=== Given instruction ===
Go through the listing and write out all of it exactly.
— BEGIN —
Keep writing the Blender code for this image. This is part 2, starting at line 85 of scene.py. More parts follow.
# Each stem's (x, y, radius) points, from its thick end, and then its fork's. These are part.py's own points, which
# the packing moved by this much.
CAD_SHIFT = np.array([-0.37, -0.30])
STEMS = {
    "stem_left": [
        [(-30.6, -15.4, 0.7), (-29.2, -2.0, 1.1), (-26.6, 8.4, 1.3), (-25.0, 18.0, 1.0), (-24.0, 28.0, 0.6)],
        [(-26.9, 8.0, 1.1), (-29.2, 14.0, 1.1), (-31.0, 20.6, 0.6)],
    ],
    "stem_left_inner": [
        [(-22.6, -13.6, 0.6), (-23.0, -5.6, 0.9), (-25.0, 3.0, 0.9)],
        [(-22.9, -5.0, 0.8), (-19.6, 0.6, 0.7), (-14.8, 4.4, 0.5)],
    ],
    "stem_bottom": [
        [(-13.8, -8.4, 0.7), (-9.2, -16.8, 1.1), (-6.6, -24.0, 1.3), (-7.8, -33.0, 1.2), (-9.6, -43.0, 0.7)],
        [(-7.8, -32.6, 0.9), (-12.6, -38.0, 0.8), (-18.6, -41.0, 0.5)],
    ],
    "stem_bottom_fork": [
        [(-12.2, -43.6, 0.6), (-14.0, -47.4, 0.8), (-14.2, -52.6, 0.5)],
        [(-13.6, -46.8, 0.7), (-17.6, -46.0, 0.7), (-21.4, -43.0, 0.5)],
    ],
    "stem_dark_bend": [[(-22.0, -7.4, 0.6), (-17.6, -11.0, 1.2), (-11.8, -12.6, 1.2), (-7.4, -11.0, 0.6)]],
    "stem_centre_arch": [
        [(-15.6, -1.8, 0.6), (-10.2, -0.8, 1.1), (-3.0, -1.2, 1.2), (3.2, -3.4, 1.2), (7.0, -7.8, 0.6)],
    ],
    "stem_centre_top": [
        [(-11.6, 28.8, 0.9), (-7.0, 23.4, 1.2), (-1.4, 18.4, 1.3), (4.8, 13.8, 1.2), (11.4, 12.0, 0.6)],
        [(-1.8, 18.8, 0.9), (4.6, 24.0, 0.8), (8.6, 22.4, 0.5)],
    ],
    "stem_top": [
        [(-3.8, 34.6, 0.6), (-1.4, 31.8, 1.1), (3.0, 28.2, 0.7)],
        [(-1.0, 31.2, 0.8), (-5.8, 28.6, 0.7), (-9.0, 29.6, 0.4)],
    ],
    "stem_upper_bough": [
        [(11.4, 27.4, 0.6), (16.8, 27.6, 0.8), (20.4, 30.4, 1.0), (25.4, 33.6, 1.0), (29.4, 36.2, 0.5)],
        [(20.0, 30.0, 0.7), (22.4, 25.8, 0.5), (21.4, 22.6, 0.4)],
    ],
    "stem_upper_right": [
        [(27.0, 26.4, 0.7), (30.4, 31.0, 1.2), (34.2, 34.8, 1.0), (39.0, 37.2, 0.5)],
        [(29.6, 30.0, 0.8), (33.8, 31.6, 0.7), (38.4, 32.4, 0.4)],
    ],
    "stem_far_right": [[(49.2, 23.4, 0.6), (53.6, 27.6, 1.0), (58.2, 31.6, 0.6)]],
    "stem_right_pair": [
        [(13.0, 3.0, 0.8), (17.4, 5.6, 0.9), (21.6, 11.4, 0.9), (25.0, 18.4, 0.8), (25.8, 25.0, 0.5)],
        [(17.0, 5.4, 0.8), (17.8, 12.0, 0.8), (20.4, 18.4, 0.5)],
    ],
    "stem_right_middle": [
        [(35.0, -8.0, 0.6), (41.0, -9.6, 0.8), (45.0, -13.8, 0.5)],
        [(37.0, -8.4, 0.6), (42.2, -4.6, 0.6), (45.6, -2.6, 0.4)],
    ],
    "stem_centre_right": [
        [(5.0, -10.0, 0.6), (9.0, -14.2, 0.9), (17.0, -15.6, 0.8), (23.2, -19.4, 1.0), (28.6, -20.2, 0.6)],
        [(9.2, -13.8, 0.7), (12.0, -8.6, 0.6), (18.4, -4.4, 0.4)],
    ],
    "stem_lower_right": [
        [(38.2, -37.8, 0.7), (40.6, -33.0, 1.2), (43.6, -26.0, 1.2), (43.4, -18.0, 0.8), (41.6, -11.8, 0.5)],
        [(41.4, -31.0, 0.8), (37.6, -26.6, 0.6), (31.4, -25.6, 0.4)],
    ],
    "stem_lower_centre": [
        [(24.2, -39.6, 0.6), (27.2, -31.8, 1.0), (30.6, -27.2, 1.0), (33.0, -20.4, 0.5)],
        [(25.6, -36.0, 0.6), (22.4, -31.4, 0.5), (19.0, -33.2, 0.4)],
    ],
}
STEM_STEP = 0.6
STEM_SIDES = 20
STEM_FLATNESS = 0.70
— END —
=== Result of the exercise ===
Keep writing the Blender code for this image. This is part 2, starting at line 85 of scene.py. More parts follow.
# Each stem's (x, y, radius) points, from its thick end, and then its fork's. These are part.py's own points, which
# the packing moved by this much.
CAD_SHIFT = np.array([-0.37, -0.30])
STEMS = {
    "stem_left": [
        [(-30.6, -15.4, 0.7), (-29.2, -2.0, 1.1), (-26.6, 8.4, 1.3), (-25.0, 18.0, 1.0), (-24.0, 28.0, 0.6)],
        [(-26.9, 8.0, 1.1), (-29.2, 14.0, 1.1), (-31.0, 20.6, 0.6)],
    ],
    "stem_left_inner": [
        [(-22.6, -13.6, 0.6), (-23.0, -5.6, 0.9), (-25.0, 3.0, 0.9)],
        [(-22.9, -5.0, 0.8), (-19.6, 0.6, 0.7), (-14.8, 4.4, 0.5)],
    ],
    "stem_bottom": [
        [(-13.8, -8.4, 0.7), (-9.2, -16.8, 1.1), (-6.6, -24.0, 1.3), (-7.8, -33.0, 1.2), (-9.6, -43.0, 0.7)],
        [(-7.8, -32.6, 0.9), (-12.6, -38.0, 0.8), (-18.6, -41.0, 0.5)],
    ],
    "stem_bottom_fork": [
        [(-12.2, -43.6, 0.6), (-14.0, -47.4, 0.8), (-14.2, -52.6, 0.5)],
        [(-13.6, -46.8, 0.7), (-17.6, -46.0, 0.7), (-21.4, -43.0, 0.5)],
    ],
    "stem_dark_bend": [[(-22.0, -7.4, 0.6), (-17.6, -11.0, 1.2), (-11.8, -12.6, 1.2), (-7.4, -11.0, 0.6)]],
    "stem_centre_arch": [
        [(-15.6, -1.8, 0.6), (-10.2, -0.8, 1.1), (-3.0, -1.2, 1.2), (3.2, -3.4, 1.2), (7.0, -7.8, 0.6)],
    ],
    "stem_centre_top": [
        [(-11.6, 28.8, 0.9), (-7.0, 23.4, 1.2), (-1.4, 18.4, 1.3), (4.8, 13.8, 1.2), (11.4, 12.0, 0.6)],
        [(-1.8, 18.8, 0.9), (4.6, 24.0, 0.8), (8.6, 22.4, 0.5)],
    ],
    "stem_top": [
        [(-3.8, 34.6, 0.6), (-1.4, 31.8, 1.1), (3.0, 28.2, 0.7)],
        [(-1.0, 31.2, 0.8), (-5.8, 28.6, 0.7), (-9.0, 29.6, 0.4)],
    ],
    "stem_upper_bough": [
        [(11.4, 27.4, 0.6), (16.8, 27.6, 0.8), (20.4, 30.4, 1.0), (25.4, 33.6, 1.0), (29.4, 36.2, 0.5)],
        [(20.0, 30.0, 0.7), (22.4, 25.8, 0.5), (21.4, 22.6, 0.4)],
    ],
    "stem_upper_right": [
        [(27.0, 26.4, 0.7), (30.4, 31.0, 1.2), (34.2, 34.8, 1.0), (39.0, 37.2, 0.5)],
        [(29.6, 30.0, 0.8), (33.8, 31.6, 0.7), (38.4, 32.4, 0.4)],
    ],
    "stem_far_right": [[(49.2, 23.4, 0.6), (53.6, 27.6, 1.0), (58.2, 31.6, 0.6)]],
    "stem_right_pair": [
        [(13.0, 3.0, 0.8), (17.4, 5.6, 0.9), (21.6, 11.4, 0.9), (25.0, 18.4, 0.8), (25.8, 25.0, 0.5)],
        [(17.0, 5.4, 0.8), (17.8, 12.0, 0.8), (20.4, 18.4, 0.5)],
    ],
    "stem_right_middle": [
        [(35.0, -8.0, 0.6), (41.0, -9.6, 0.8), (45.0, -13.8, 0.5)],
        [(37.0, -8.4, 0.6), (42.2, -4.6, 0.6), (45.6, -2.6, 0.4)],
    ],
    "stem_centre_right": [
        [(5.0, -10.0, 0.6), (9.0, -14.2, 0.9), (17.0, -15.6, 0.8), (23.2, -19.4, 1.0), (28.6, -20.2, 0.6)],
        [(9.2, -13.8, 0.7), (12.0, -8.6, 0.6), (18.4, -4.4, 0.4)],
    ],
    "stem_lower_right": [
        [(38.2, -37.8, 0.7), (40.6, -33.0, 1.2), (43.6, -26.0, 1.2), (43.4, -18.0, 0.8), (41.6, -11.8, 0.5)],
        [(41.4, -31.0, 0.8), (37.6, -26.6, 0.6), (31.4, -25.6, 0.4)],
    ],
    "stem_lower_centre": [
        [(24.2, -39.6, 0.6), (27.2, -31.8, 1.0), (30.6, -27.2, 1.0), (33.0, -20.4, 0.5)],
        [(25.6, -36.0, 0.6), (22.4, -31.4, 0.5), (19.0, -33.2, 0.4)],
    ],
}
STEM_STEP = 0.6
STEM_SIDES = 20
STEM_FLATNESS = 0.70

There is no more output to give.